Cecilia Krull Sihirli Şarkılar
La Casa De Papel dizisinin jeneriği “My Life Is Going On”u seslendiren ve tüm dünyada bir milyarın üzerinde dinlenen Cecilia Krull, 26 Şubat tarihinde CSO Ada Ankara Ana Salon’da müzikseverlerle buluşuyor. Yedi yaşındayken Disney filmlerinin şarkılarını seslendirerek kariyerine başlayan ve sonrasında Avrupa, Latin Amerika ve Orta Doğu’da pek çok festivalde sahne alarak oldukça beğeni toplayan Krull, MAG Okurları için merak edilenleri cevaplıyor…
La Casa De Papel için söylediğiniz şarkılarla tanınıyorsunuz. Geçmişe gitme şansınız olsa sinema tarihinde başka hangi filmlerin sesinizle anılmasını isterdiniz?
Sevdiğim o kadar çok film var ki… Benim için çok özel olan birçok film müziği hatırlıyorum. Örneğin; Romeo ve Juliet veya Titanik’te Celine Dion’un sıra dışı şarkısı My Heart Will Go On gibi. Bunlar bence sihirli şarkılar. Bir parfüm ya da güzel bir yemekten aldığınız lokma gibi size anıları çağrıştırıyor.
Kariyerinizin henüz başında bir milyardan fazla dinlenmeye ulaşan şarkılarınız var. Bu durum sonraki şarkılarınız için üzerinizde herhangi bir baskı oluşturuyor mu?

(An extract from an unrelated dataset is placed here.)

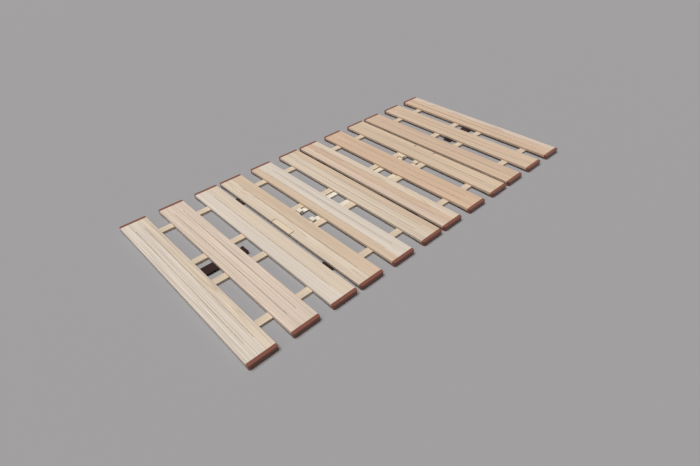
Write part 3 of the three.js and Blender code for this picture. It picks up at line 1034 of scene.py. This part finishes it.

Kariyerimin ilk yıllarında yaşadığım başarı gerçekten benzersizdi. Bu kadar büyük bir başarı beklemiyordum. O çılgın rakamları gördükten sonra bu başarıyı bir daha asla elde edemeyeceğim gibi görünüyor ama yine de kendime inanıyorum. Çok çalışıyorum ve elimden gelenin en iyisini yapıyorum.
2022’de son albümünüzün ilk teklisini çıkardınız. Bu şarkı hakkında neler söylersiniz? Şarkıyla ilgili nasıl tepkiler aldınız?
“Out in Style” çılgın bir aşktan bahseden ve içinde bulunduğumuz zamanı anlatan bir şarkı! Şarkının Fransa başta olmak üzere dünyadaki başarısından çok mutluyum. İlk çıktığı anda büyük bir ses getirdi. Umarım daha çok insanla buluşmaya devam eder.
Çocukken Disney filmleri için profesyonel olarak şarkı söylemeye başladınız. Unutamadığınız bir film var mı?
Yedi yaşındayken Disney İspanya için şarkı söylemeye başladım. Yılbaşı şarkıları, gezi şarkıları, uyku şarkıları gibi birçok albümde söyledim. Benim için oyun gibiydi ve hepsi çok özeldi. Meslek hakkında çok şey öğrendim.
Caz dışında pop, groove ve soul tarzda şarkılar söylüyorsunuz. Her bir müzik türü sizin için ne ifade ediyor?
Her zaman sevdiğim şeyin şarkı söylemek ve kendi sesimle hikâyeler anlatmak olduğunu söylerim… Caz benim tutkum ve babamla evde günde yaklaşık sekiz saat piyano çalarak büyüdüm! O bir caz müzisyeni, bu yüzden benim geldiğim yer caz ama ben bir şarkıcıyım ve pek çok farklı türü ve tarzı seviyorum… Tek türde şarkılar söylemiyorum. Farklı sesleri ve müzik yapmanın yollarını keşfetmeyi seviyorum. Örneğin; yeni albümde elektronik tınılar da duyabilirsiniz.
Daha önce Türkiye’de bulundunuz. Önceki konserlerden aklınızda kalan hatıralarınız neler?
Türkiye dünyada en sevdiğim ülkelerden biri. Türkiye sihirli ve insanlarınız sürprizlerle dolu. Gerçekten Türkiye ile ilgili her şeyi seviyorum! Enerjiniz çok özel. Harika bir mizah anlayışı ve çok yetenekli insanlarınız var. Hele Türk mutfağı iştahımı açıyor. Tekrar gelmek için sabırsızlanıyorum.
26 Şubat’ta Ankara’dasınız. İzleyicilerinize bir mesajınız var mı?
Henüz yayımlanmamış yeni şarkılarımı ilk kez Ankara’da söyleyeceğim. Tüm kalbimle en sevdiğiniz şarkılardan oluşan bir repertuvar hazırlıyorum. Daha önce Ankara’ya gelmiştim ve tekrar gelmek için sabırsızlanıyorum. 26 Şubat’ta CSO Ada Ankara’ya tüm müzikseverleri bekliyorum.